Short and stumpy, these German hog casings are stuffed with veal, pork and garlic and have a powerful punch of seasonings. Many mustards sing well on this stage, but the main act from France — a Dijon — was the true show-stopper in our books.
Smoked Polish Sausage
What do you do when you have this course ground, juicy garlic flavored treat? Pair it with a Garlic Mustard! You might not get too many kisses afterwards, but if you were concerned about that, perhaps you should be reading “Sausage for Lovers”.
This is not your average b-o-l-o-g-n-a! And while a classic yellow brings you back to your childhood…this Pennsylvania Dutch treat deserves a more sophisticated shmear, which we found in a Honey Mustard.
An all-time classic! Similar to the beef frankfurters we sampled, but with a bit less garlic, wieners provide a lot of latitude for sampling a range of not-so-classic mustards, but Yellow Mustard really comes out of its shell when served up with a good, steamed wiener.
These fresh white vittles are primarily pork back bacon & veal and we found they’re best served with an herb Mustard or fruit Mustard.
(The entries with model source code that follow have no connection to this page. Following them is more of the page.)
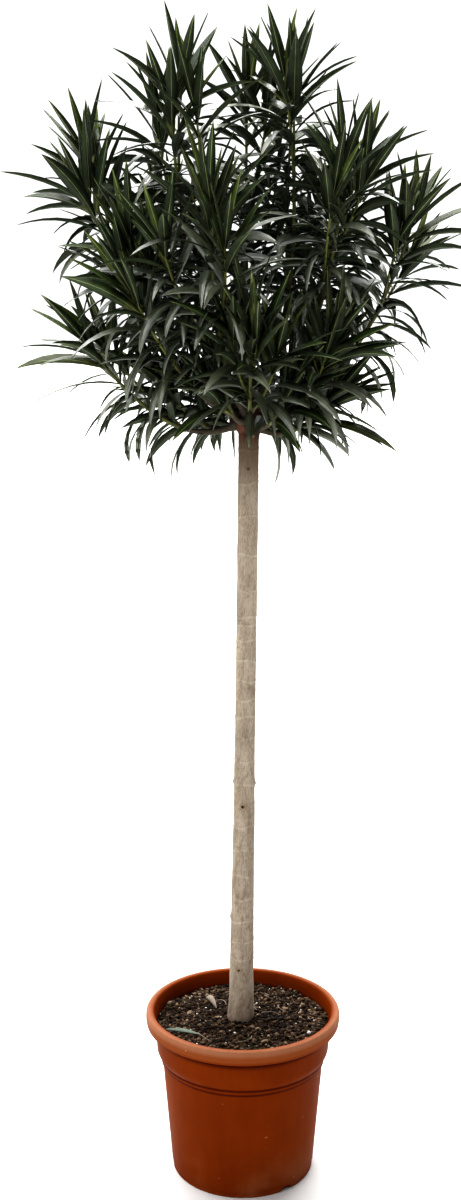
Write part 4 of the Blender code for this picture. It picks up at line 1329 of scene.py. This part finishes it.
FLOOR_SIZE = 400
SURROUND_LOW = (0.86, 0.86, 0.86)
SURROUND_HIGH = (0.20, 0.20, 0.20)
SURROUND_FADE = (0.21, 0.45)  # heights in the sky where the one starts to turn into the other, and has
CAMERA_PLACE = (-0.0221, -2.5, 1.495)
CAMERA_PITCH = 10.2
CAMERA_LENS = 44.4
SENSOR_HEIGHT = 36


def add_light(name, bearing, rise, breadth, strength):
    """Even light that comes from a bearing and a rise, as broad as a disc of so many degrees."""
    light = bpy.data.lights.new(name, "SUN")
    light.energy = strength
    light.angle = math.radians(breadth)
    holder = bpy.data.objects.new(name, light)
    holder.rotation_euler = toward(bearing, rise).to_track_quat("Z", "Y").to_euler()
    bpy.context.scene.collection.objects.link(holder)


def floor_finish():
    """Matt white floor with the faintest mottle."""
    finish, shader, place = start_finish("pale floor", Roughness=0.9, Specular_IOR_Level=0.1)
    cloud = place.noise(2.2, 3)
    feed(shader, Base_Color=cloud.between(0.3, 0.7).blend((0.64, 0.64, 0.636), (0.66, 0.66, 0.656)))
    return finish


def surround():
    """World that fades from pale at the horizon to grey overhead."""
    world = bpy.data.worlds.new("studio")
    world.use_nodes = True
    sky = world.node_tree.nodes["Background"]
    direction = Shade(world.node_tree).node("ShaderNodeTexCoord", {}, {}, "Generated")
    shade = direction.height().between(*SURROUND_FADE).blend(SURROUND_LOW, SURROUND_HIGH)
    world.node_tree.links.new(shade.socket, sky.inputs["Color"])
    return world


corners = np.array([(-1, -1, 0), (1, -1, 0), (1, 1, 0), (-1, 1, 0)]) * FLOOR_SIZE / 2
floor = mesh_piece("floor", corners, [np.array([[0, 1, 2, 3]])], [floor_finish()])
bpy.context.scene.world = surround()
bpy.context.scene.view_settings.view_transform = "Standard"
bpy.context.scene.view_settings.look = "High Contrast"
add_light("main light", 115, 62, 70, 4.8)
add_light("front left light", 225, 42, 40, 1.0)
add_light("back light", 75, 36, 50, 2.2)

camera_data = bpy.data.cameras.new("camera")
camera_data.sensor_fit = "VERTICAL"
camera_data.sensor_height = SENSOR_HEIGHT
camera_data.lens = CAMERA_LENS
camera = bpy.data.objects.new("camera", camera_data)
camera.location = CAMERA_PLACE
camera.rotation_euler = (math.radians(90 - CAMERA_PITCH), 0, 0)
bpy.context.scene.collection.objects.link(camera)
bpy.context.scene.camera = camera
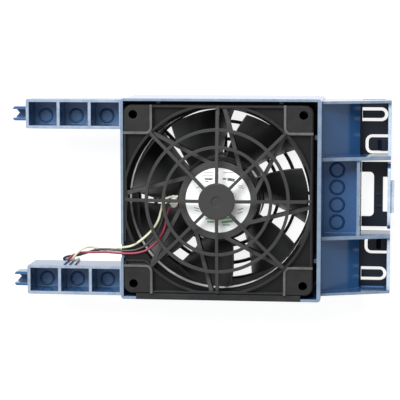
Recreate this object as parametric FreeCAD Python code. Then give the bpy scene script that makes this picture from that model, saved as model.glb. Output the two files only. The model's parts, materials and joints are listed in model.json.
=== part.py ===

Tradition says you should eat these out of their skins and before the church bells ring at noon… so, get on with it already!
Beef Salami with Garlic
This semi-dried summer sausage really goes down easy. A perfect pairing with cheese, our whole judging panel was surprised to see how well a sweet-hot Mustard exhilarated the senses and brought out all the goodness this smoked chub had to offer.
Elevate your brat experience to new levels with this smoked version. Maple Bacon Mustard, say what? Here, take my money….
Beef Summer Sausage
Classic and clean, your backyard guests will insist you make it a tradition. A mustard mild enough for the kids and complex enough for the adults was difficult to nail down so we chose THREE! Herb (Dill) Mustard, Garlic Mustard, and Fruit Mustard all had something great to talk about — which is exactly what you want everyone at your backyard BBQ to be doing!